**Source excerpt**.

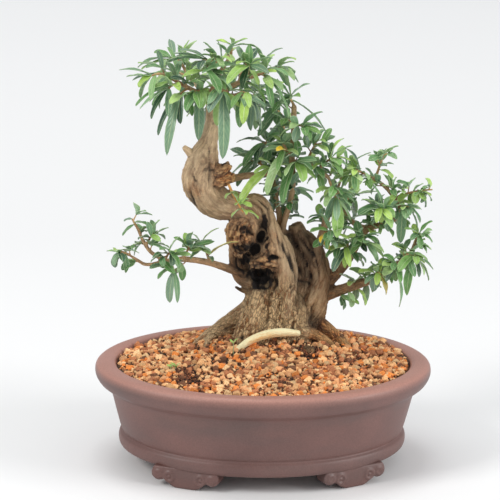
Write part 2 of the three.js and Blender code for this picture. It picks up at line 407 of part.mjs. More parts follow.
function soil(holes) {
  const length = 2 * POT.halfLength;
  const width = length * POT.squash;
  const cells = [length, width].map((span) => Math.round(span / GRAIN.cell));
  const block = new THREE.BoxGeometry(length, width, 2, ...cells, 1);
  const place = block.attributes.position;
  for (let i = 0; i < place.count; i++) {
    const x = place.getX(i);
    const y = place.getY(i);
    const shift = Math.abs(x) < length / 2 - 1 && Math.abs(y) < width / 2 - 1 ? GRAIN.shift : 0;
    if (place.getZ(i) > 0) {
      const u = x + shift * roughness(x, y);
      const v = y + shift * roughness(y, x);
      place.setXYZ(i, u, v, mound(u, v) + GRAIN.rise * roughness(x + 3, y));
    } else {
      place.setZ(i, 0);
    }
  }
  const r = POT.halfLength - GAP;
  const low = FLOOR_TOP + GAP;
  const filling = oval([
    [0, low], [r - 36, low], [r - 26, 31 + GAP], [r - 15.8, 74.5], [r - 15.8, SOIL.top], [0, SOIL.top],
  ]);
  const recess = SCREEN.size + 2 * GAP;
  const slot = solid(new THREE.BoxGeometry(recess, recess, 2 * (SCREEN.thickness + 2 * GAP)));
  const pockets = [-DRAIN.x, DRAIN.x].map((x) => slot.translate(x, 0, FLOOR_TOP));
  const body = solid(block).intersect(filling);
  return [...pockets, ...holes].reduce((left, hole) => left.subtract(hole), body);
}

// A leaf's arched middle surface: t runs from root to tip and across from edge to edge.
function leafSurface({ root, tip, width, bend, roll }) {
  const along = tip.clone().sub(root);
  const length = along.length();
  along.normalize();
  const level = new THREE.Vector3().crossVectors(along, UP);
  if (level.length() < 0.02) level.set(1, 0, 0);
  level.normalize();
  const face = new THREE.Vector3().crossVectors(level, along);
  const side = level.clone().multiplyScalar(Math.cos(roll)).addScaledVector(face, Math.sin(roll));
  const normal = face.clone().multiplyScalar(Math.cos(roll)).addScaledVector(level, -Math.sin(roll));
  const radius = length / (2 * Math.sin(bend / 2));
  return (t, across, above = 0) => {
    const angle = bend * (t - 0.5);
    const half = 0.5 * width * Math.sin(Math.PI * t ** 1.1) ** 0.75; // widest a little before the middle
    const height = radius * (Math.cos(angle) - Math.cos(bend / 2));
    const lift = above + BLADE.rise * half * Math.abs(across);
    return root.clone()
      .addScaledVector(along, length / 2 + radius * Math.sin(angle) + lift * Math.sin(angle))
      .addScaledVector(normal, height + lift * Math.cos(angle))
      .addScaledVector(side, half * across);
  };
}

// One blade: two edges and a midrib below them, pointed at both ends.
function blade(leaf) {
  const surface = leafSurface(leaf);
  const corners = [[-1, 0], [0, -BLADE.thickness], [1, 0], [-1, 0]];
  const form = new THREE.SphereGeometry(1, corners.length - 1, BLADE.stations.length - 1);
  const place = form.attributes.position;
  for (let i = 0; i < place.count; i++) {
    const t = BLADE.stations[Math.floor(i / corners.length)];
    const [across, above] = t % 1 ? corners[i % corners.length] : [0, 0];
    const spot = surface(t, across, above);
    place.setXYZ(i, spot.x, spot.y, spot.z);
  }
  return solid(form);
}

// The wood as a row of balls [x, y, z, radius], to keep leaves clear of it.
function woodBalls() {
  return WOOD.flatMap(({ rows }) => {
    const between = rows.slice(1).flatMap((next, i) =>
      [0, 0.25, 0.5, 0.75].map((share) => rows[i].map((value, n) => mix(value, next[n], share))));
    return [...between, rows[rows.length - 1]];
  });
}

// The twig of a shoot: its curve, and where the bough's stub ends and the shoot's own node begins.
function twigOf(shoot, balls) {
  const from = point(shoot.from);
  const to = point(shoot.to);
  const via = from.clone().add(to).multiplyScalar(0.5).addScaledVector(UP, shoot.bow);
  const path = new THREE.QuadraticBezierCurve3(from, via, to);
  const gap = (ball) => point(ball).distanceTo(from);
  const bough = balls.reduce((best, ball) => (gap(ball) < gap(best) ? ball : best));
  const length = from.distanceTo(to);
  const start = (bough[3] + TWIG.stub) / length;
  const joints = [0, start, (start + 1) / 2, 1];
  const spot = (t) => {
    const k = joints.findIndex((joint, n) => n > 0 && t <= joint);
    const share = (t - joints[k - 1]) / (joints[k] - joints[k - 1]);
    return path.getPoint(joints[k - 1]).lerp(path.getPoint(joints[k]), share);
  };
  return { path, spot, length, start };
}

// A leaf grows from inside its twig.
function sunk(root, tip) {
  return root.clone().addScaledVector(tip.clone().sub(root).normalize(), -TWIG.sink);
}

// The solid of a twig between two places along it.
function stretch(twig, first, last, parts) {
  const rows = Array.from({ length: parts + 1 }, (_, k) => {
    const t = mix(first, last, k / parts);
    const spot = twig.spot(t);
    return [spot.x, spot.y, spot.z, mix(TWIG.root, TWIG.tip, t)];
  });
  return limb({ rows, sides: TWIG.sides });
}

// Places on a leaf, in steps k from its root to its tip, that are kept clear of all else.
function samples(leaf) {
  const surface = leafSurface(leaf);
  const row = (k) => [-1, 0, 1].map((across) => ({ spot: surface(k / 6, across), k }));
  return [1, 2, 3, 4, 5, 6].flatMap(row);
}

function outside({ x, y, z }) {
  return Math.abs(x) > REACH.x || Math.abs(y) > REACH.y || z > REACH.z || z < REACH.low;
}

// Whether a leaf at these places would touch the wood, a twig or a leaf that is there already.
function blocked(spots, owner, balls, taken) {
  return spots.some(({ spot, k }) => {
    if (outside(spot)) return true;
    const inWood = ([x, y, z, radius, of]) =>
      of !== owner && Math.hypot(spot.x - x, spot.y - y, spot.z - z) < radius + CLEAR.wood;
    if (balls.some(inWood)) return true;
    return taken.some((other) => {
      const same = other.owner === owner;
      if (same && (k < 2 || other.k < 2)) return false;
      return other.spot.distanceTo(spot) < (same ? CLEAR.sameShoot : CLEAR.leaf);
    });
  });
}

// The first of a leaf's places that is free, or none.
function settle(places, owner, balls, taken) {
  for (const leaf of places) {
    const spots = samples(leaf);
    if (!blocked(spots, owner, balls, taken)) {
      spots.forEach((sample) => taken.push({ ...sample, owner }));
      return [leaf];
    }
  }
  return [];
}

// A leaf that was given its tip may shift a little in depth.
function ownPlaces([t, x, y, z, width], twig) {
  const root = twig.spot(THREE.MathUtils.clamp(t, twig.start + 1.4 / twig.length, TWIG.last));
  const shifts = [[0, 0], [-3, 0], [3, 0], [-6, 1], [6, 1], [-9, 2], [9, 2], [-12, 3], [12, 3]];
  return shifts.map(([dy, dz]) => {
    const tip = new THREE.Vector3(x, y + dy, z + dz);
    return { root: sunk(root, tip), tip, width, bend: LEAF.bend, roll: LEAF.roll };
  });
}

// Opposite leaves along the twig and a pair at its end, turned round the twig where a place is taken.
function pairPlaces(shoot, twig, k, hand, random) {
  const last = k === shoot.pairs;
  const first = Math.max(PAIRS.first, twig.start + 0.1);
  const t = last ? TWIG.last : mix(first, TWIG.last, (k + 0.5) / shoot.pairs);
  const [size, spread, turn, droop, tilt] = [random(), random(), random(), random(), random()];
  const ahead = twig.path.getTangent(t);
  const level = new THREE.Vector3().crossVectors(ahead, UP).normalize();
  const face = new THREE.Vector3().crossVectors(level, ahead);
  const root = twig.spot(t);
  return Array.from({ length: CLEAR.tries }, (_, n) => {
    const angle = (k % 2 ? 1.2 : 0.2) + turn - 0.5 + (n % 2 ? PAIRS.turn : -PAIRS.turn) * Math.ceil(n / 2);
    const open = (last ? PAIRS.openLast : PAIRS.open) + PAIRS.opening * spread;
    const out = hand * Math.sin(open);
    const way = ahead.clone().multiplyScalar(Math.cos(open))
      .addScaledVector(level, out * Math.cos(angle))
      .addScaledVector(face, out * Math.sin(angle));
    way.z -= shoot.sag * (0.5 + 0.6 * droop);
    const length = shoot.leaf * (0.8 + 0.4 * size) * (1 - PAIRS.shorter * n);
    const tip = root.clone().addScaledVector(way.normalize(), length);
    const width = (LEAF.narrow + LEAF.slim * length) * (0.85 + 0.3 * spread);
    return { root: sunk(root, tip), tip, width, bend: 0.3 + 0.8 * droop, roll: 1.2 * (tilt - 0.5) };
  });
}

// All shoots with their twigs and leaves: first the leaves with tips of their own, then the pairs.
function growShoots() {
  const balls = woodBalls();
  const shoots = SHOOTS.map((shoot) => ({ ...shoot, twig: twigOf(shoot, balls), leaves: [] }));
  shoots.forEach(({ twig }, owner) => {
    for (let k = 0; k <= 8; k++) {
      const spot = twig.path.getPoint(k / 8);
      balls.push([spot.x, spot.y, spot.z, TWIG.root, owner]);
    }
  });
  const taken = [];
  shoots.forEach(({ own = [], twig, leaves }, owner) => {
    own.forEach((leaf) => leaves.push(...settle(ownPlaces(leaf, twig), owner, balls, taken)));
  });
  shoots.filter((shoot) => shoot.pairs > 0).forEach((shoot) => {
    const owner = shoots.indexOf(shoot);
    const random = draws(owner + 11);
    for (let k = 0; k <= shoot.pairs; k++) {
      for (const hand of [1, -1]) {
        const places = pairPlaces(shoot, shoot.twig, k, hand, random);
        shoot.leaves.push(...settle(places, owner, balls, taken));
      }
    }
  });
  return shoots;
}

const shoots = growShoots();
const stubs = shoots.map(({ twig }) => stretch(twig, 0, twig.start, 1));
const solidWood = join(WOOD.map((part) => limb(part)));
const trunk = HOLLOWS.map(ellipsoid).reduce((body, hollow) => body.subtract(hollow), solidWood);
const rootHoles = WOOD.filter((part) => part.buried).map((part) => limb(part, GAP + 0.2));

const bonsai = new THREE.Group();
bonsai.add(piece('pot', pot(), COLOUR.pot, 0.55));
bonsai.add(piece('drain_screen_left', screen(-DRAIN.x), COLOUR.screen, 0.6));
bonsai.add(piece('drain_screen_right', screen(DRAIN.x), COLOUR.screen, 0.6));
bonsai.add(piece('soil', soil(rootHoles), COLOUR.soil, 0.95));
bonsai.add(piece('trunk', join([trunk, ...stubs]), COLOUR.wood, 0.85));
for (const { name, twig, leaves } of shoots) {
  const young = stretch(twig, twig.start + GAP / twig.length, 1, 2);
  bonsai.add(piece(name, join([young, ...leaves.map(blade)]), COLOUR.leaf, 0.45));
}

export default bonsai;
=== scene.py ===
import math

import bpy
import numpy as np
from mathutils import Matrix, Vector, noise


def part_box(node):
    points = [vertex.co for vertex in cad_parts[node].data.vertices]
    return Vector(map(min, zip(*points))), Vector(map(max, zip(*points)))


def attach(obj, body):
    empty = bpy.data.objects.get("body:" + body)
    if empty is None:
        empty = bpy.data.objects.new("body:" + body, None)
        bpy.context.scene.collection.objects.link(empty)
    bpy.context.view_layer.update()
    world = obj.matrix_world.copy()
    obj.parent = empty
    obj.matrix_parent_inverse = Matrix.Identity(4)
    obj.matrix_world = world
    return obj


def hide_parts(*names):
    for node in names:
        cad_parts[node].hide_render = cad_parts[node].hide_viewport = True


# A pomegranate bonsai in its oval clay pot. Lists of places are in millimetres, Blender works in metres.
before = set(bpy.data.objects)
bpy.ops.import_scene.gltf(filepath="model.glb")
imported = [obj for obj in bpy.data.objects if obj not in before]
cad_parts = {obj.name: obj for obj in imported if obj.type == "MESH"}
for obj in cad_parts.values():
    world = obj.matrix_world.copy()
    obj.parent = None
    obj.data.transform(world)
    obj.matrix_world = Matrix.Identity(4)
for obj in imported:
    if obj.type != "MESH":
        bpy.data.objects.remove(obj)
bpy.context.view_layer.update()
mm = 0.001
print("frame loaded,", len(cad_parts), "nodes")


def deselect():
    if bpy.context.object and bpy.context.object.mode != "OBJECT":
        bpy.ops.object.mode_set(mode="OBJECT")
    bpy.ops.object.select_all(action="DESELECT")


# Adds an object with one of Blender's own commands and gives it back.
def add(command, **settings):
    deselect()
    command(**settings)
    return bpy.context.object


def choose(*pieces):
    deselect()
    for piece in pieces:
        piece.select_set(True)
    bpy.context.view_layer.objects.active = pieces[0]
    return pieces[0]


def joinAll(name, pieces):
    piece = choose(*pieces)
    if len(pieces) > 1:
        bpy.ops.object.join()
    piece.name = name
    piece.data.name = name
    return piece


def settleInMesh(piece):
    choose(piece)
    bpy.ops.object.transform_apply(location=True, rotation=True, scale=True)
    return piece


def addModifier(piece, kind, **values):
    modifier = piece.modifiers.new(kind.lower(), kind)
    for key, value in values.items():
        setattr(modifier, key, value)
    choose(piece)
    bpy.ops.object.modifier_apply(modifier=modifier.name)
    return piece


def smoothShade(piece, degrees):
    choose(piece)
    bpy.ops.object.shade_smooth_by_angle(angle=math.radians(degrees))


def addMesh(name, places, faces, edges=()):
    mesh = bpy.data.meshes.new(name)
    mesh.from_pydata([tuple(mm * place) for place in places], edges, faces)
    piece = bpy.data.objects.new(name, mesh)
    bpy.context.scene.collection.objects.link(piece)
    return piece


# Lets a piece ride on the root and hides the nodes that it stands for. Its slot is not used.
def settle(piece, slot, *nodes):
    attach(piece, "root")
    if nodes:
        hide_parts(*nodes)


def coat(piece, material):
    piece.data.materials.clear()
    piece.data.materials.append(material)
    return piece


def placesOf(mesh):
    places = np.empty(len(mesh.vertices) * 3)
    mesh.vertices.foreach_get("co", places)
    return places.reshape(-1, 3)


def setPlaces(mesh, places):
    mesh.vertices.foreach_set("co", np.ascontiguousarray(places, dtype=np.float32).ravel())
    mesh.update()


def normalsOf(mesh):
    normals = np.empty(len(mesh.vertices) * 3)
    mesh.vertex_normals.foreach_get("vector", normals)
    return normals.reshape(-1, 3)


pointKinds = {"value": "FLOAT", "vector": "FLOAT_VECTOR", "color": "FLOAT_COLOR"}


# Keeps one number, direction or colour for each point, which the materials read.
def keepOnPoints(mesh, name, values, kind="value"):
    attribute = mesh.attributes.new(name, pointKinds[kind], "POINT")
    attribute.data.foreach_set(kind, np.ascontiguousarray(values, dtype=np.float32).ravel())


# The same seeded draws on every run, each from 0 to 1.
def makeDraws(seed):
    state = [seed]

    def draw():
        state[0] = (state[0] * 1664525 + 1013904223) % 4294967296
        return state[0] / 4294967296

    return draw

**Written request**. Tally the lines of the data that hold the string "before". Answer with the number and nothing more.

**Exercise result**. 3